I’m leaning toward the NDP and Thomas Mulcair. I feel a strong pull in this direction that is hard to explain – though it is certainly not based on any dispassionate consideration of policies.

Before you laugh, consider the source of your own opinion. Of the people I know, only the well-informed ones have considered in detail what the party leaders say they will do. Only the uncommonly well-informed ones have tempered this with an evaluation of what the leaders actually intend to do and the likelihood they will be able to accomplish these plans.

The vast majority of the people I know, and I include myself in this group, were already leaning in one direction due to their upbringing and current circumstances. The subsequent campaigning has shifted opinions somewhat, but mainly it has reinforced familiar messages. For most of us, style has played a greater role than substance in shaping our opinions.

If I had to identify the one thing that led me to see Mulcair as especially prime ministerial, it would not be a policy he promised, but an offhand comment he made.

During a question period last year, when Mulcair was questioning parliamentary secretary Paul Calandra on the subject of troop deployment in Iraq, Calandra repeatedly responded with a condemnation of an obscure former NDP staffer’s opinions on Israel – a totally unrelated subject, obviously meant to deflect the question.

Mulcair appealed to the House of Commons Speaker, Andrew Scheer, who refused to intervene.

“Well, Mr. Speaker, that does not speak very favourably about your neutrality in this house,” Mulcair replied. For this Mulcair lost the opportunity to ask the rest of his questions.

It is debatable whether Mulcair was genuinely owed an answer or simply grandstanding on a point where he held the moral but not the procedural high ground. But given the sort of person I am, I found this futile exchange had an aspect of Promethean heroism.

 

Politics and branding

In his documentary series The Century of the Self, Adam Curtis traces the introduction of a Freudian conception of the self into advertising and the subsequent adaptation of advertising theory to politics, thus creating a conception of democracy where the public isn’t in charge, but rather the public’s desires: a situation that is much easier to manipulate.

The brands that Canada’s federal parties are trying to project are evident in everything from the policies they choose to emphasize ($15 minimum wage) and the criticisms they level at their rivals (“Just Not Ready”) to their choice of candidates: the Liberals get trusted career politicians, the NDP get respected community leaders, and the Conservatives get random schmoes who have firm handshakes but are otherwise not ready for prime time.

So the NDP doesn’t appeal to me because of some special knowledge or judgment on my part. They appeal to me because of a combination of my deeply orange upbringing and certain personal qualities that were semi-deliberately targeted in Mulcair’s parliamentary outburst.

Like commercial branding, political branding works by harnessing targeted hatred as much as targeted adoration. For example, the fact that I, a buzzkill dweeb with a degree in classical music, dislike top-40 radio is part of the appeal of top-40 radio.
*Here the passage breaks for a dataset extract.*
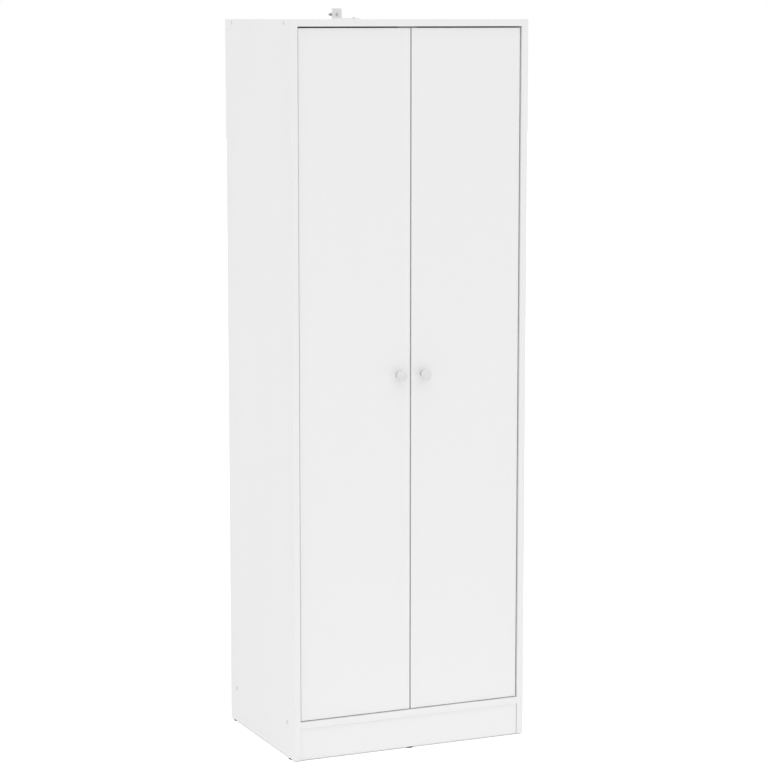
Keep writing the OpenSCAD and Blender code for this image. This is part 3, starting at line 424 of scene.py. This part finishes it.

This principle largely explains the tumescent hatred of Conservative leader Stephen Harper by urban intellectuals and other lefty types across Canada. The Harper brand is designed to appeal to a particular sort of person and is repulsive to the people it is not aimed at. “Who could possibly like this guy?” we’re supposed to think – and the fact that Harper is an eminently mockable poindexter makes thinking this very easy.
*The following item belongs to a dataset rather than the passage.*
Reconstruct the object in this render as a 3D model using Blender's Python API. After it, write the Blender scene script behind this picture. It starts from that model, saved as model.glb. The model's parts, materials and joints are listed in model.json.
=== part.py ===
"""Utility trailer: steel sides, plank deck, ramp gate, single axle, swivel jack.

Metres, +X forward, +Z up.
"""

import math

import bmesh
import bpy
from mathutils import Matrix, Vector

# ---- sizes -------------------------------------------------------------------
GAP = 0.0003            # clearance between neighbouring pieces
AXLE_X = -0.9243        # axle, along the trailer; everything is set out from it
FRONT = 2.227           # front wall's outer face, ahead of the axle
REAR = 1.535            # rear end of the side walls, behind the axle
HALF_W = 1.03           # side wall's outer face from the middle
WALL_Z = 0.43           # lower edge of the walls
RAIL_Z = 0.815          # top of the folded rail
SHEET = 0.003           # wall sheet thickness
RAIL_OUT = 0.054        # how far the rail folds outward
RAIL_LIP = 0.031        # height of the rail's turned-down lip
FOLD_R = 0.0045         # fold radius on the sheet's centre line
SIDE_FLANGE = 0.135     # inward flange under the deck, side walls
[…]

In fact, quite a large number of people like Harper. His frequent public appearances with his family and references to them in speeches position him as the family-oriented candidate. He is arguably handsome and has a modest ability at the piano – both qualities which make old people squeal with delight.
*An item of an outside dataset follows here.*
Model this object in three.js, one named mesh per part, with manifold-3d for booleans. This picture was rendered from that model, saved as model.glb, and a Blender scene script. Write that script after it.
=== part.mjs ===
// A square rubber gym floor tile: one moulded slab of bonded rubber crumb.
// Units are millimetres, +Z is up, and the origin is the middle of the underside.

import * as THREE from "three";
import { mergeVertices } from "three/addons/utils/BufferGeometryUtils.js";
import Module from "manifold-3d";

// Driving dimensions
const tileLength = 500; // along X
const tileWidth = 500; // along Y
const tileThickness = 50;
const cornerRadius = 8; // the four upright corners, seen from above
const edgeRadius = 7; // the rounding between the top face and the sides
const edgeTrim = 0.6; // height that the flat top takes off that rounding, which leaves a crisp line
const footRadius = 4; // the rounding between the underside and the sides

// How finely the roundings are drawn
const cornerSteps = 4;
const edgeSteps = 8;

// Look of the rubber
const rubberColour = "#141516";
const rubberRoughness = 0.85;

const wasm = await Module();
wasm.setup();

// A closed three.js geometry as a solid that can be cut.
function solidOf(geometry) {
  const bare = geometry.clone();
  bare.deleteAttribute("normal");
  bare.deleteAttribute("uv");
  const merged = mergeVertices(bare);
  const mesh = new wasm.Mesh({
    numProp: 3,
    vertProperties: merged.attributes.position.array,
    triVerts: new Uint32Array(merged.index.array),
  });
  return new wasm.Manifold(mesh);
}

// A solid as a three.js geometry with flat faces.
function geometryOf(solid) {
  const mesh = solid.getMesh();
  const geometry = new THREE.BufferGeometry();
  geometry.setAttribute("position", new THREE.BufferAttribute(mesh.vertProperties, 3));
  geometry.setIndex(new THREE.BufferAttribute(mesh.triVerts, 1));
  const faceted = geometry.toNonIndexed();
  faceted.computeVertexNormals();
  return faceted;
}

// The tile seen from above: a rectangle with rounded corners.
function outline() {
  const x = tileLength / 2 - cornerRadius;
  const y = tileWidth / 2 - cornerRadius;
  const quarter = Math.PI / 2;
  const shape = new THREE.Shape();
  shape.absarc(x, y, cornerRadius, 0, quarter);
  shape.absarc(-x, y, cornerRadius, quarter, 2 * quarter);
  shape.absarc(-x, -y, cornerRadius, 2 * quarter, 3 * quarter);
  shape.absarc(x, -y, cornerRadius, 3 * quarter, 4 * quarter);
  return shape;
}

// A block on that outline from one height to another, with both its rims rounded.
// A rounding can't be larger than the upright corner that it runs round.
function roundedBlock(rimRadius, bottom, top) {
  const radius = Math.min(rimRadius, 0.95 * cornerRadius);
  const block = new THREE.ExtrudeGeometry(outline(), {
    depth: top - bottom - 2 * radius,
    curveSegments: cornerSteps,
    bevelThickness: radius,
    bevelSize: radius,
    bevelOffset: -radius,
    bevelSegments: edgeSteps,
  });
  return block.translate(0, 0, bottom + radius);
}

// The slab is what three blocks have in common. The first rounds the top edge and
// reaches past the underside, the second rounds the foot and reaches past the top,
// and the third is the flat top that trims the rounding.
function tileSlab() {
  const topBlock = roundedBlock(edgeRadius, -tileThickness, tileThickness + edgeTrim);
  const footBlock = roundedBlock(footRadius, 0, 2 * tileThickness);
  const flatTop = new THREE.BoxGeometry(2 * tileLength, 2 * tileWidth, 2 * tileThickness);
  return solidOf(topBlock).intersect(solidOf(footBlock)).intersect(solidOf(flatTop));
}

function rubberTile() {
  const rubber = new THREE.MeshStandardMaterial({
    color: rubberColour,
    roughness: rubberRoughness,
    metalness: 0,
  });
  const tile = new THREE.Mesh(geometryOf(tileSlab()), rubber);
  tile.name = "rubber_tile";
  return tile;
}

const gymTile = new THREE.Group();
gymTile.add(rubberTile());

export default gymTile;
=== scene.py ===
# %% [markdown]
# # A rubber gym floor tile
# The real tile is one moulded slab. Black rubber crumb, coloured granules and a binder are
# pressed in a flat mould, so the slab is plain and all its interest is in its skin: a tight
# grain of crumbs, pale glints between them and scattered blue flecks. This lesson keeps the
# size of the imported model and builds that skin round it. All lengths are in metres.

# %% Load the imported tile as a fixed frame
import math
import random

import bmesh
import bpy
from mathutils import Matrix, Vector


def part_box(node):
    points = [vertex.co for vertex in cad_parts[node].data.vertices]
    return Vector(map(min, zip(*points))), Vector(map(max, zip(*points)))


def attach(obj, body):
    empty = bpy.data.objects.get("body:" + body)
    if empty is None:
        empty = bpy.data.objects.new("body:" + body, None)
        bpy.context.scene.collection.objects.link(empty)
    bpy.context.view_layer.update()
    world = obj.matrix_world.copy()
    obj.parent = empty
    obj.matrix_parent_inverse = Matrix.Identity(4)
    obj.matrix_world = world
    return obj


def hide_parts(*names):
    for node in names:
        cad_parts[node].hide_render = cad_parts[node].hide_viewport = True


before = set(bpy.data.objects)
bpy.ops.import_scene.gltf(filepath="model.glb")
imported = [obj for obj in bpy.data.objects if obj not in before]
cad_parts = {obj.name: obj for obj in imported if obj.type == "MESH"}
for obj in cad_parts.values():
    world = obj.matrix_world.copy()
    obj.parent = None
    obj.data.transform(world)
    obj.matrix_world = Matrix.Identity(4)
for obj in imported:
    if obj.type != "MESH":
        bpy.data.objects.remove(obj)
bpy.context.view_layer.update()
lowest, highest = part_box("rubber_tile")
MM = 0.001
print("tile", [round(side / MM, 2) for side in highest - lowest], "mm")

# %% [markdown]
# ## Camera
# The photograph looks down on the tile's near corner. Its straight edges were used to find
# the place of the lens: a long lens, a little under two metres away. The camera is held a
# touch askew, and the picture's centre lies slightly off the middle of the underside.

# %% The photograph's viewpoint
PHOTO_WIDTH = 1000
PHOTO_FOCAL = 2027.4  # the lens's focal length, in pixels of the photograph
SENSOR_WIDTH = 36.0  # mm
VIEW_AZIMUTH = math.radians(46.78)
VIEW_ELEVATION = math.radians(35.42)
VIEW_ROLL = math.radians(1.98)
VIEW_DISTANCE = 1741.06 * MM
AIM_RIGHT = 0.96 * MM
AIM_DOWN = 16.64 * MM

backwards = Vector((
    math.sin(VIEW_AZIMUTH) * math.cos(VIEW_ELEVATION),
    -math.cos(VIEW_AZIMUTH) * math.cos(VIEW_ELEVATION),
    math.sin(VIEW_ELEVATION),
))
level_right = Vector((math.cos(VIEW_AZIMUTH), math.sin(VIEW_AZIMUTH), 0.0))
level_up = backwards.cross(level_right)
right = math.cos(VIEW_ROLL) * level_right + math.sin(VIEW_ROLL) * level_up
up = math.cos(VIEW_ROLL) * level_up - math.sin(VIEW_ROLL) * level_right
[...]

Although he’s as much Ottawa elite as the next guy, he’s branded as a Western maverick from outside the establishment. This thrills the Stetson and pocket-protector crowds both, and generally makes even left-wing Westerners see him as “our man” in a way Mulcair or Liberal leader Justin Trudeau could never be.

Note that it’s irrelevant whether the Conservatives’ policies under Harper are good for Canada or not. I think they aren’t, but if I’m being honest with myself, I have to admit that I arrived at this belief first and justified it later. It was a foregone conclusion that I would believe something along these lines; what my best self would want on reflection doesn’t enter into the discussion.

 

The bleak truth

Specialists, the people with the time and inclination to fully understand the major issues of public policy, are somewhat immune to this branding effect. But they are keenly aware of just how narrow the field of policy options actually is. And there are only a few of them – too few to make much of a difference.

This federal election is not going to be decided by a sober consideration of the issues. It will be decided by a clash of collective egos in which individual thought is largely irrelevant. The three major parties each have their own well-oiled branding machines, and these have brought them into an unprecedented deadlock that is only likely to be broken by a fluke.

In the midst of all this, there’s not much you as an individual can do with your vote to get the policies you think you want. While we have our absurd little arguments about whether or not we should vote and for whom, the forces that shape our world move on, serenely oblivious to our pleas. One day our perfect Skinner box will be complete and there will be no need for any of us to exert effort in decision-making again.

In the meantime, get ready for change! Vote NDP!